[WHAT THE EXERCISE ASKS]: Write out the full listing again, exactly as it stands.

[DATASET SECTION]:

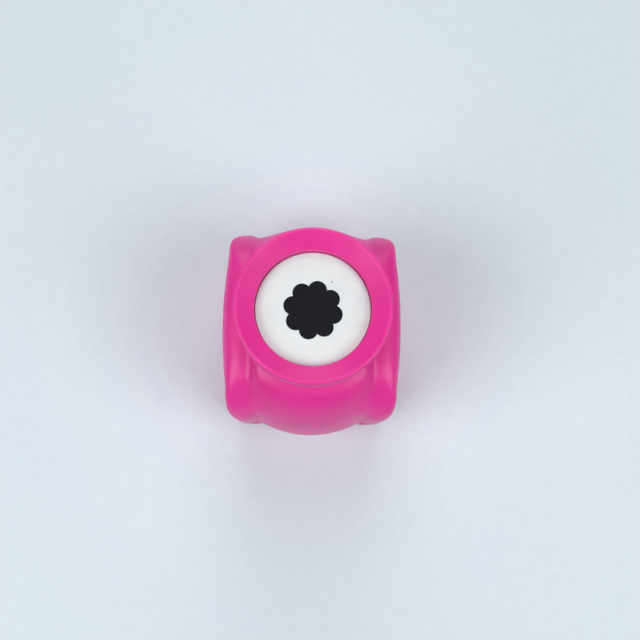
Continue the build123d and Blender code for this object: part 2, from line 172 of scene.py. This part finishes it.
def pink_plastic():
    """Moulded pink plastic: faint flow clouds, fine orange peel, small rubbed and dusty marks."""
    paint = Paint(
        "pink_plastic", IOR=1.4, Coat_Weight=0.15, Coat_Roughness=0.2, Coat_IOR=1.4,
        Subsurface_Weight=0.12, Subsurface_Scale=0.0012,
    )
    paint.shader.inputs["Subsurface Radius"].default_value = (1.0, 0.35, 0.6)
    clouds = paint.noise(9, detail=4)
    tint = paint.ramp(clouds, (0.3, colour(234, 50, 152)), (0.7, colour(243, 62, 164)))
    marks = paint.levels(paint.noise(0.9, detail=6, rough=0.65), 0.66, 0.76, 0.0, 0.16)
    tint = paint.mix(marks, tint, colour(244, 96, 178))
    worn = paint.levels(paint.pointiness(), 0.56, 0.68, 0.0, 0.3)
    paint.base(paint.mix(worn, tint, colour(250, 104, 184)))
    gloss = paint.levels(paint.noise(3.5, detail=5, rough=0.6), 0.3, 0.7, 0.36, 0.46)
    paint.roughness(gloss)
    paint.bump(paint.noise(0.35, detail=2), 0.004, 0.5)
    paint.bump(paint.noise(2.2, detail=2), 0.01, 0.35)
    return paint.material


def label_plastic():
    """White label film: nearly clean, with a few faint handling marks and one small ink speck."""
    paint = Paint("white_label", IOR=1.46)
    clouds = paint.noise(4, detail=4)
    tint = paint.ramp(clouds, (0.3, colour(220, 232, 231)), (0.7, colour(227, 237, 236)))
    smudge = paint.levels(paint.noise(1.3, detail=6, rough=0.7), 0.62, 0.75, 0.0, 0.12)
    tint = paint.mix(smudge, tint, colour(200, 204, 206))
    away = paint.node("ShaderNodeVectorMath", operation="DISTANCE")
    paint.link(paint.place, away.inputs[0])
    away.inputs[1].default_value = SPECK_PLACE * MM
    ragged = paint.math("MULTIPLY_ADD", paint.noise(0.15), 0.15 * MM, away.outputs["Value"])
    speck = paint.levels(ragged, 0.2 * MM, 0.28 * MM, 0.7, 0.0)
    paint.base(paint.mix(speck, tint, colour(110, 116, 126)))
    paint.roughness(paint.levels(paint.noise(2, detail=5), 0.3, 0.7, 0.36, 0.5))
    paint.bump(paint.noise(0.5, detail=3), 0.003, 0.4)
    return paint.material


def black_ink():
    """Screen-printed ink: blue-black, slightly uneven cover, matt."""
    paint = Paint("black_print", IOR=1.3)
    cover = paint.noise(0.5, detail=5, rough=0.7)
    paint.base(paint.ramp(cover, (0.35, colour(3, 8, 14)), (0.75, colour(10, 18, 26))))
    paint.roughness(paint.levels(cover, 0.3, 0.7, 0.55, 0.7))
    paint.bump(paint.noise(0.22, detail=3), 0.005, 0.5)
    return paint.material


def steel(name, tone, grain_mm, stretch, low, high, scratch=0.35):
    """Bright steel with a directional grain, stains and rubbed edges."""
    paint = Paint(name, Metallic=1.0)
    grain = paint.noise(grain_mm, detail=4, rough=0.6, stretch=stretch)
    stain = paint.noise(3.0, detail=5, rough=0.6)
    dark = tuple(c * 0.72 for c in tone[:3]) + (1.0,)
    tint = paint.ramp(grain, (0.3, dark), (0.7, tone))
    tint = paint.mix(paint.levels(stain, 0.45, 0.7, 0.0, scratch), tint, dark)
    edge = paint.levels(paint.pointiness(), 0.55, 0.65, 0.0, 0.6)
    paint.base(paint.mix(edge, tint, tuple(min(1.0, c * 1.25) for c in tone[:3]) + (1.0,)))
    paint.roughness(paint.levels(grain, 0.3, 0.7, low, high))
    paint.bump(grain, 0.006, 0.5)
    return paint.material


def pad_rubber():
    """Dark foam rubber with a coarse grain and paper dust."""
    paint = Paint("pad_rubber", IOR=1.5)
    grain = paint.noise(0.3, detail=5, rough=0.7)
    tint = paint.ramp(grain, (0.3, colour(40, 41, 44)), (0.7, colour(62, 63, 66)))
    dust = paint.levels(paint.noise(1.2, detail=6, rough=0.7), 0.58, 0.72, 0.0, 0.4)
    paint.base(paint.mix(dust, tint, colour(120, 118, 116)))
    paint.roughness(paint.levels(grain, 0.3, 0.7, 0.65, 0.85))
    paint.bump(grain, 0.01, 0.6)
    return paint.material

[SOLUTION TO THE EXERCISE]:
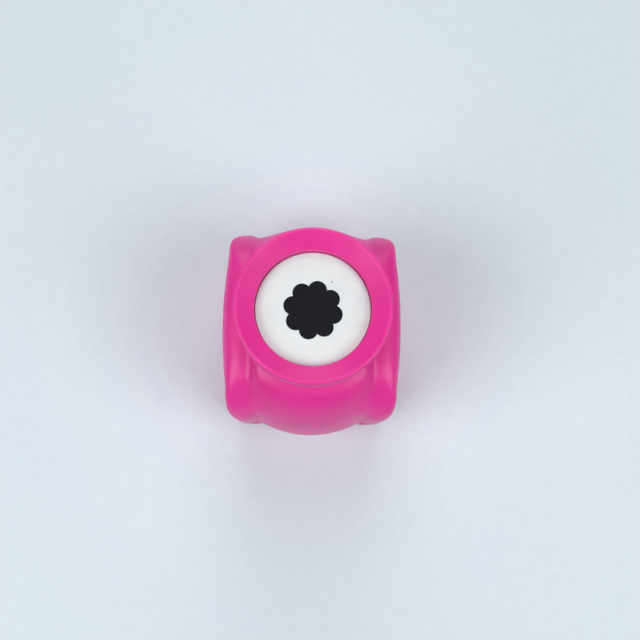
Continue the build123d and Blender code for this object: part 2, from line 172 of scene.py. This part finishes it.
def pink_plastic():
    """Moulded pink plastic: faint flow clouds, fine orange peel, small rubbed and dusty marks."""
    paint = Paint(
        "pink_plastic", IOR=1.4, Coat_Weight=0.15, Coat_Roughness=0.2, Coat_IOR=1.4,
        Subsurface_Weight=0.12, Subsurface_Scale=0.0012,
    )
    paint.shader.inputs["Subsurface Radius"].default_value = (1.0, 0.35, 0.6)
    clouds = paint.noise(9, detail=4)
    tint = paint.ramp(clouds, (0.3, colour(234, 50, 152)), (0.7, colour(243, 62, 164)))
    marks = paint.levels(paint.noise(0.9, detail=6, rough=0.65), 0.66, 0.76, 0.0, 0.16)
    tint = paint.mix(marks, tint, colour(244, 96, 178))
    worn = paint.levels(paint.pointiness(), 0.56, 0.68, 0.0, 0.3)
    paint.base(paint.mix(worn, tint, colour(250, 104, 184)))
    gloss = paint.levels(paint.noise(3.5, detail=5, rough=0.6), 0.3, 0.7, 0.36, 0.46)
    paint.roughness(gloss)
    paint.bump(paint.noise(0.35, detail=2), 0.004, 0.5)
    paint.bump(paint.noise(2.2, detail=2), 0.01, 0.35)
    return paint.material


def label_plastic():
    """White label film: nearly clean, with a few faint handling marks and one small ink speck."""
    paint = Paint("white_label", IOR=1.46)
    clouds = paint.noise(4, detail=4)
    tint = paint.ramp(clouds, (0.3, colour(220, 232, 231)), (0.7, colour(227, 237, 236)))
    smudge = paint.levels(paint.noise(1.3, detail=6, rough=0.7), 0.62, 0.75, 0.0, 0.12)
    tint = paint.mix(smudge, tint, colour(200, 204, 206))
    away = paint.node("ShaderNodeVectorMath", operation="DISTANCE")
    paint.link(paint.place, away.inputs[0])
    away.inputs[1].default_value = SPECK_PLACE * MM
    ragged = paint.math("MULTIPLY_ADD", paint.noise(0.15), 0.15 * MM, away.outputs["Value"])
    speck = paint.levels(ragged, 0.2 * MM, 0.28 * MM, 0.7, 0.0)
    paint.base(paint.mix(speck, tint, colour(110, 116, 126)))
    paint.roughness(paint.levels(paint.noise(2, detail=5), 0.3, 0.7, 0.36, 0.5))
    paint.bump(paint.noise(0.5, detail=3), 0.003, 0.4)
    return paint.material


def black_ink():
    """Screen-printed ink: blue-black, slightly uneven cover, matt."""
    paint = Paint("black_print", IOR=1.3)
    cover = paint.noise(0.5, detail=5, rough=0.7)
    paint.base(paint.ramp(cover, (0.35, colour(3, 8, 14)), (0.75, colour(10, 18, 26))))
    paint.roughness(paint.levels(cover, 0.3, 0.7, 0.55, 0.7))
    paint.bump(paint.noise(0.22, detail=3), 0.005, 0.5)
    return paint.material


def steel(name, tone, grain_mm, stretch, low, high, scratch=0.35):
    """Bright steel with a directional grain, stains and rubbed edges."""
    paint = Paint(name, Metallic=1.0)
    grain = paint.noise(grain_mm, detail=4, rough=0.6, stretch=stretch)
    stain = paint.noise(3.0, detail=5, rough=0.6)
    dark = tuple(c * 0.72 for c in tone[:3]) + (1.0,)
    tint = paint.ramp(grain, (0.3, dark), (0.7, tone))
    tint = paint.mix(paint.levels(stain, 0.45, 0.7, 0.0, scratch), tint, dark)
    edge = paint.levels(paint.pointiness(), 0.55, 0.65, 0.0, 0.6)
    paint.base(paint.mix(edge, tint, tuple(min(1.0, c * 1.25) for c in tone[:3]) + (1.0,)))
    paint.roughness(paint.levels(grain, 0.3, 0.7, low, high))
    paint.bump(grain, 0.006, 0.5)
    return paint.material


def pad_rubber():
    """Dark foam rubber with a coarse grain and paper dust."""
    paint = Paint("pad_rubber", IOR=1.5)
    grain = paint.noise(0.3, detail=5, rough=0.7)
    tint = paint.ramp(grain, (0.3, colour(40, 41, 44)), (0.7, colour(62, 63, 66)))
    dust = paint.levels(paint.noise(1.2, detail=6, rough=0.7), 0.58, 0.72, 0.0, 0.4)
    paint.base(paint.mix(dust, tint, colour(120, 118, 116)))
    paint.roughness(paint.levels(grain, 0.3, 0.7, 0.65, 0.85))
    paint.bump(grain, 0.01, 0.6)
    return paint.material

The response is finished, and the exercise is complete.